For payment for the cream we received butter plus cash for the remainder. Butter was of course a much used staple in our house. The skim milk went several ways, the most of it going to feed one or two hogs (also purchased by uncle Carl for that purpose). My mother used to make cottage cheese, whether it was from skim milk or whole milk I don’t recall. On occasion we would churn some butter by hand — whether this was when there was not enough cream to warrant a stop buy the cream hauler or not I don’t remember. I also don’t know where the hand church came from — it just arrived on the scene. I’m sure my mother did not have it, perhaps it had been used by my grandmother and had been stored away somewhere in the house in town. But I remember sitting on the screened back porch on the farm turning the handle and waiting for the butter to coagulate.
We always had names for the cows and calves. One really superb cow was called Susan —like Dairy Maid an offspring of Brownie by a neighbor’ brown Swiss bull. Then there were the twin calves John Deere and Farmall and such other calves as Edna St. Vincent Millay. Quite a few of the calves were sold for meat and never made it to the milking stage. Of course about half were bull calves.

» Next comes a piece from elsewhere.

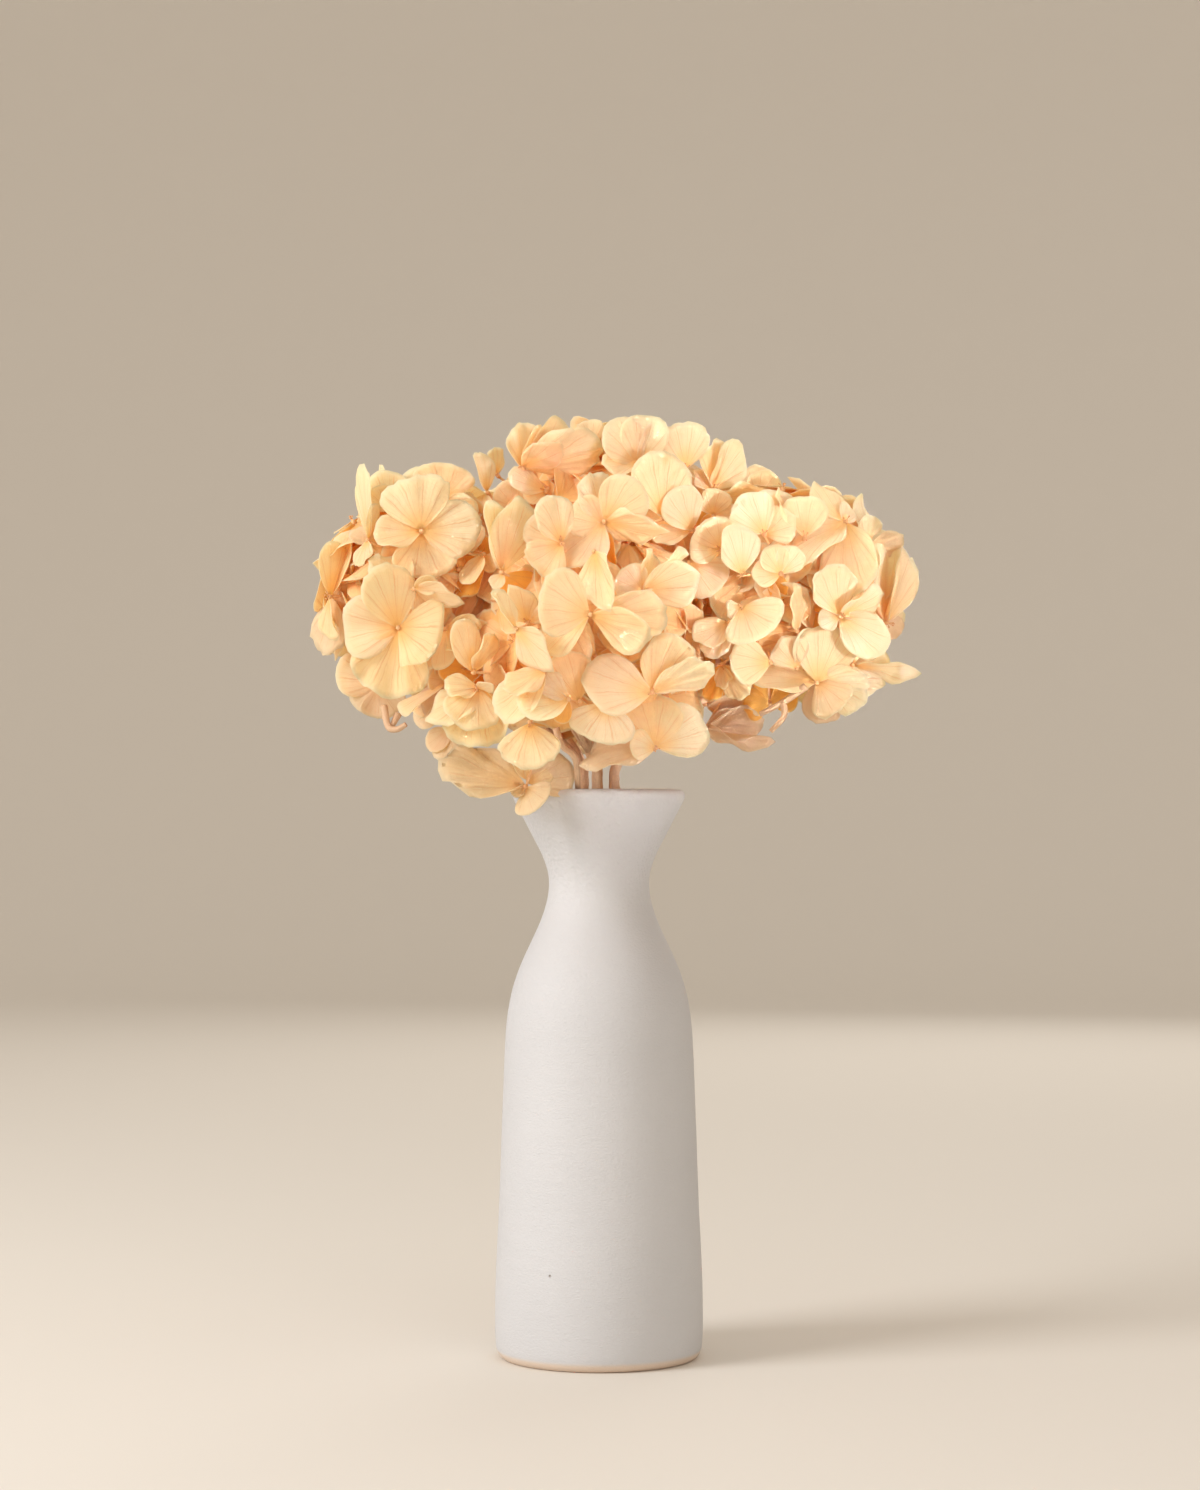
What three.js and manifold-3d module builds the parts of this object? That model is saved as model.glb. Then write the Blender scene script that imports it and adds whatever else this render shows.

Sometime after I left the farm for good there was an accident and most of the cows did not survive. Adjacent to the barnyard where the cows roamed freely was the old granary and at one time there were soybeans stored in the side facing the barnyard. The granary was old and decrepit and it developed a leak so that soybeans were spilled into the barnyard. The cows ate them to excess and I guess their digestive systems couldn’t handle the rich fare. My impression was that this accident sort of ended keeping more than just a cow or two to keep a supply of milk for the family.
I’ve often thought about the standards of cleanliness when we were milking cows and selling cream. It certainly wasn’t at a level that would be tolerated nowadays. We would only wash the cows’ udders before milking if they really needed it and I remember seeing little bits of straw etc. floating in the milk before it was strained. Actually with proper cleanliness sit shouldn’t be necessary to strain the milk at all but it was part of the procedure all the time we had a cow or cows, from the time we lived in Gowrie on through the days on the farm.
At least some of the pigs to which the skim milk was fes received names and in particular I recall one old sow whom we called Dracula. I remember her getting loose from the pig pen and the chase to get her corralled again. I suppose that some of these pigs were slaughtered for family use, but I remember only one specific case. Uncle Carl did the butchering. I steered clear of the whole operation because of my innate squeamishness at the sight of blood. I think I was supposed to assist but I just sort of drifted off and as there appeared to be sufficient help from other persons I wasn’t looked for.
I think my friend John Woodard was present (his uncle Will Lines was also there) and John described to me afterward in somewhat graphic terms what had transpired. I was glad that I had not been on the scene. On this occasion I can’t recall my mother canning meat or making salt pork as she had done once in the little brown house (I suppose when the Depression had really affected the family). But it was a time for making such meat items as gryn with the availability of pig’s liver.
I have the impression that the slaughter of a pig periodically was probably the practice in the Peterson household as my mother was growing up. But I also have the impression that the slaughter of a steer was not done though I’m sure that other farmers in the community did. I don’t know for sure though if my impression was correct or not.